#### Directions:
Extract the listing in its entirety, keeping each line identical to the original.

#### Information shown:
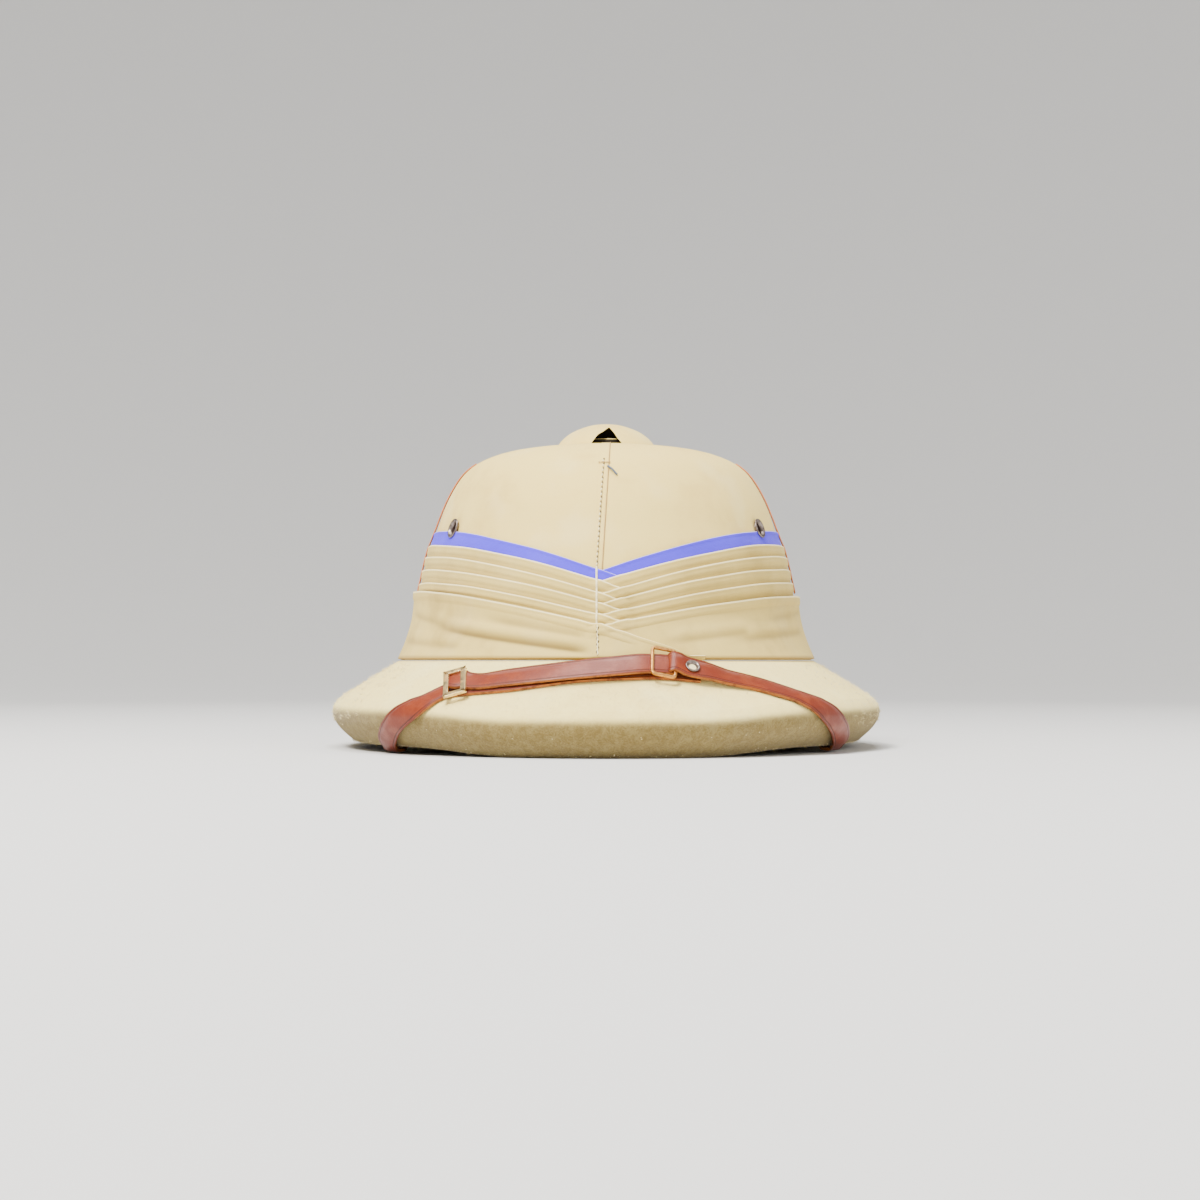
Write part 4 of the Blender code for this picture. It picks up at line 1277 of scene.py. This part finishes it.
def ringRows(radius, hole, rim, depth):
    # a rolled rim that dips as a funnel into its tube
    crest = radius - 0.55 * rim
    return [(hole, -0.8 * rim), (hole + 0.25 * (crest - hole), -0.1 * rim),
            (hole + 0.65 * (crest - hole), 0.75 * rim), (crest, rim),
            (radius - 0.15 * rim, 0.8 * rim), (radius, 0.3 * rim), (radius - 0.1 * mm, 0),
            (hole + 0.4 * mm, -0.2 * rim), (hole + 0.4 * mm, -depth), (hole, -depth),
            (hole, -0.8 * rim)]


def makeEyelet(name, sizes, matrix, node):
    radius, hole, rim, depth = sizes
    piece = turnRows(name, ringRows(radius, hole, rim, depth), 40)
    finishPiece(piece, [greyMetal, boreShade], [node])
    for polygon in piece.data.polygons:
        inside = math.hypot(polygon.center.x, polygon.center.y) < hole + 0.2 * mm
        polygon.material_index = 1 if inside and polygon.center.z < -0.5 * rim else 0
    piece.matrix_world = matrix
    bakePlace(piece)
    smoothShade(piece, 60)


def facing(point, normal):
    return Matrix.Translation(point) @ Vector(normal).to_track_quat("Z", "Y").to_matrix().to_4x4()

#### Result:
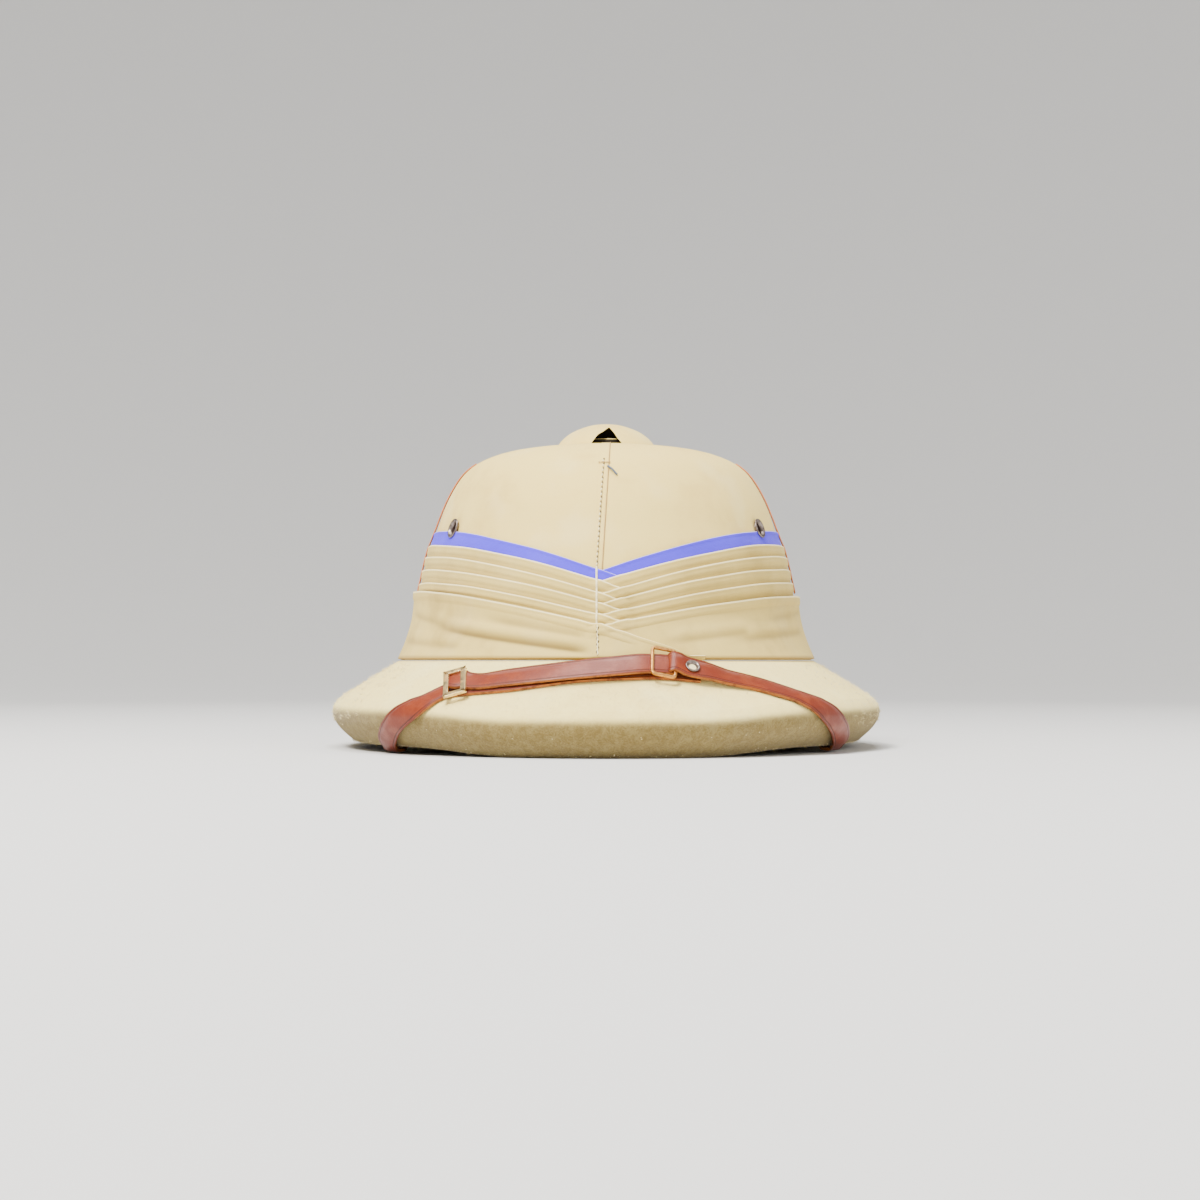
Write part 4 of the Blender code for this picture. It picks up at line 1277 of scene.py. This part finishes it.
def ringRows(radius, hole, rim, depth):
    # a rolled rim that dips as a funnel into its tube
    crest = radius - 0.55 * rim
    return [(hole, -0.8 * rim), (hole + 0.25 * (crest - hole), -0.1 * rim),
            (hole + 0.65 * (crest - hole), 0.75 * rim), (crest, rim),
            (radius - 0.15 * rim, 0.8 * rim), (radius, 0.3 * rim), (radius - 0.1 * mm, 0),
            (hole + 0.4 * mm, -0.2 * rim), (hole + 0.4 * mm, -depth), (hole, -depth),
            (hole, -0.8 * rim)]


def makeEyelet(name, sizes, matrix, node):
    radius, hole, rim, depth = sizes
    piece = turnRows(name, ringRows(radius, hole, rim, depth), 40)
    finishPiece(piece, [greyMetal, boreShade], [node])
    for polygon in piece.data.polygons:
        inside = math.hypot(polygon.center.x, polygon.center.y) < hole + 0.2 * mm
        polygon.material_index = 1 if inside and polygon.center.z < -0.5 * rim else 0
    piece.matrix_world = matrix
    bakePlace(piece)
    smoothShade(piece, 60)


def facing(point, normal):
    return Matrix.Translation(point) @ Vector(normal).to_track_quat("Z", "Y").to_matrix().to_4x4()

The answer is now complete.